■ **REQUIRED WORK**
Extract exactly the run of lines starting at the line that holds "module resistors() color([0.1, 0.1, 0.11])" and ending at the line that holds "obj.matrix_parent_inverse = Matrix.Identity(4)", both included.

■ **GIVEN INFORMATION**
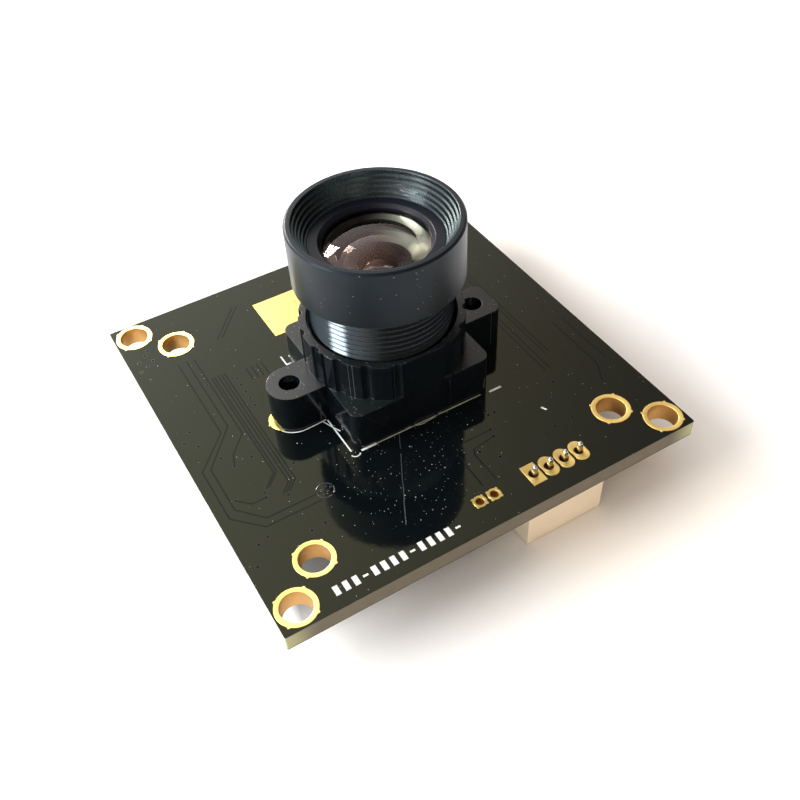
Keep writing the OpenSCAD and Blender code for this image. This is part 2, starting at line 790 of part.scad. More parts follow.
// Gull-wing lead leaving a body's side at x = 0, half way up its height
module gull_lead(w, h) {
    z = -chip_standoff - h / 2;
    knee = lead_reach * knee_share;
    t = lead_t;
    rotate([90, 0, 0])
        linear_extrude(height = w, center = true)
            polygon([
                [0, z - t / 2], [knee, z - t / 2], [knee + t, -t], [lead_reach, -t],
                [lead_reach, 0], [knee + t / 5, 0], [knee - t, z + t / 2], [0, z + t / 2]
            ]);
}

module lead_row(count, pitch, w, h, offset) {
    for (i = [0 : count - 1])
        translate([offset, (i - (count - 1) / 2) * pitch, 0]) gull_lead(w, h);
}

module processor() color([0.12, 0.12, 0.13])
    translate([chip_at.x, chip_at.y, 0]) moulded_body(chip_side, chip_side, chip_h);

module processor_leads() color([0.75, 0.75, 0.76])
    translate([chip_at.x, chip_at.y, 0])
        for (a = [0 : 90 : 270])
            rotate(a) lead_row(chip_leads, chip_lead_pitch, chip_lead_w, chip_h, chip_side / 2);

module flash_memory() color([0.12, 0.12, 0.13])
    translate([flash_at.x, flash_at.y, 0]) moulded_body(flash_w, flash_len, flash_h);

module flash_leads() color([0.75, 0.75, 0.76])
    translate([flash_at.x, flash_at.y, 0])
        for (a = [0, 180])
            rotate(a) lead_row(4, flash_lead_pitch, flash_lead_w, flash_h, flash_w / 2);

module clock_crystal() color([0.75, 0.74, 0.7])
    translate([crystal_at.x, crystal_at.y, -crystal_h])
        rounded_block([crystal_w, crystal_len], crystal_corner_r, crystal_h);

module regulators() color([0.12, 0.12, 0.13])
    for (p = regulator_spots)
        translate([p.x, p.y, 0]) moulded_body(regulator_w, regulator_len, regulator_h);

module regulator_leads() color([0.75, 0.75, 0.76])
    for (p = regulator_spots)
        translate([p.x, p.y, 0]) {
            lead_row(2, regulator_lead_pitch, regulator_lead_w, regulator_h, regulator_w / 2);
            rotate(180) lead_row(1, 0, regulator_lead_w, regulator_h, regulator_w / 2);
        }

module power_inductor() color([0.2, 0.2, 0.2])
    translate([inductor_at.x, inductor_at.y, -inductor_h])
        difference() {
            rounded_block([inductor_side, inductor_side], inductor_corner_r, inductor_h);
            translate([0, 0, -cut]) cylinder(r = inductor_hollow_r, h = cut + inductor_hollow_depth);
        }

module passive_body(h) {
    centred_box([passive_len - 2 * end_cap, passive_w, h], -h);
}

module passive_ends(h) {
    for (x = [-1, 1])
        translate([x * (passive_len - end_cap) / 2, 0, 0])
            centred_box([end_cap, passive_w + 2 * end_plating, h + end_plating], -h - end_plating);
}

module placed(spots) {
    for (p = spots) translate([p[0], p[1], 0]) rotate(p[2]) children();
}

module capacitors() color([0.55, 0.42, 0.28]) placed(capacitor_spots) passive_body(capacitor_h);

module capacitor_ends() color([0.8, 0.8, 0.8]) placed(capacitor_spots) passive_ends(capacitor_h);

module resistors() color([0.1, 0.1, 0.11]) placed(resistor_spots) passive_body(resistor_h);

module resistor_ends() color([0.8, 0.8, 0.8]) placed(resistor_spots) passive_ends(resistor_h);

circuit_board();
mount_hole_platings();
header_pads();
test_pads();
ground_pad();
holder_slot_platings();
lens_holder();
holder_screws();
lens_barrel();
retaining_ring();
front_element();
conical_spacer();
stepped_baffle();
second_element();
aperture_stop();
cemented_pair();
rear_element();
rear_retaining_ring();
infrared_filter();
sensor_package();
sensor_die();
sensor_cover_glass();
connector_housing();
connector_pins();
processor();
processor_leads();
flash_memory();
flash_leads();
clock_crystal();
regulators();
regulator_leads();
power_inductor();
capacitors();
capacitor_ends();
resistors();
resistor_ends();
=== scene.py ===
import json
import math
import random

import bmesh
import bpy
from mathutils import Matrix, Vector


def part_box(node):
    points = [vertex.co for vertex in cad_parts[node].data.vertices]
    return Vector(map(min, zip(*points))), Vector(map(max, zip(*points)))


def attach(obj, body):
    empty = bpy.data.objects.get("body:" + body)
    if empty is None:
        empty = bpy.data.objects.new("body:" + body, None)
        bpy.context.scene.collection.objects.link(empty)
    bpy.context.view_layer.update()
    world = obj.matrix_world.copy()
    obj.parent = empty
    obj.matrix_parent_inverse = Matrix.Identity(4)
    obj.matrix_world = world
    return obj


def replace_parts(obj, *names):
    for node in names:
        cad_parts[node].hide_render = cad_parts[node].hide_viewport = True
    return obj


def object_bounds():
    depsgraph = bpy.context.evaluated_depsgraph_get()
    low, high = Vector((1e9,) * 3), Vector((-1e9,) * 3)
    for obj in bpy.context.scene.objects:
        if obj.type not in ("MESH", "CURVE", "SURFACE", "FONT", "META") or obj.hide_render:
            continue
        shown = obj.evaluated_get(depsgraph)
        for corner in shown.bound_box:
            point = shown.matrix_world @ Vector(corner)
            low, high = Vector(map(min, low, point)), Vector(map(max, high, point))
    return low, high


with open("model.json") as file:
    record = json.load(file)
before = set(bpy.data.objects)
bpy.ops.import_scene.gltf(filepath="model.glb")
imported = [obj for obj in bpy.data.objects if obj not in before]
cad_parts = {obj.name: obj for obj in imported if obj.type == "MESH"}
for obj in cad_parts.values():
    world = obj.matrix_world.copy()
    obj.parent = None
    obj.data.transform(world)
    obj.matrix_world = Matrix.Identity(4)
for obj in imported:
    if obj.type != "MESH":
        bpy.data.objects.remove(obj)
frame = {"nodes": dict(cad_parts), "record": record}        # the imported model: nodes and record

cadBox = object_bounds()
mm = 0.001
nodes = frame["nodes"]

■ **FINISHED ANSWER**
module resistors() color([0.1, 0.1, 0.11]) placed(resistor_spots) passive_body(resistor_h);

module resistor_ends() color([0.8, 0.8, 0.8]) placed(resistor_spots) passive_ends(resistor_h);

circuit_board();
mount_hole_platings();
header_pads();
test_pads();
ground_pad();
holder_slot_platings();
lens_holder();
holder_screws();
lens_barrel();
retaining_ring();
front_element();
conical_spacer();
stepped_baffle();
second_element();
aperture_stop();
cemented_pair();
rear_element();
rear_retaining_ring();
infrared_filter();
sensor_package();
sensor_die();
sensor_cover_glass();
connector_housing();
connector_pins();
processor();
processor_leads();
flash_memory();
flash_leads();
clock_crystal();
regulators();
regulator_leads();
power_inductor();
capacitors();
capacitor_ends();
resistors();
resistor_ends();
=== scene.py ===
import json
import math
import random

import bmesh
import bpy
from mathutils import Matrix, Vector


def part_box(node):
    points = [vertex.co for vertex in cad_parts[node].data.vertices]
    return Vector(map(min, zip(*points))), Vector(map(max, zip(*points)))


def attach(obj, body):
    empty = bpy.data.objects.get("body:" + body)
    if empty is None:
        empty = bpy.data.objects.new("body:" + body, None)
        bpy.context.scene.collection.objects.link(empty)
    bpy.context.view_layer.update()
    world = obj.matrix_world.copy()
    obj.parent = empty
    obj.matrix_parent_inverse = Matrix.Identity(4)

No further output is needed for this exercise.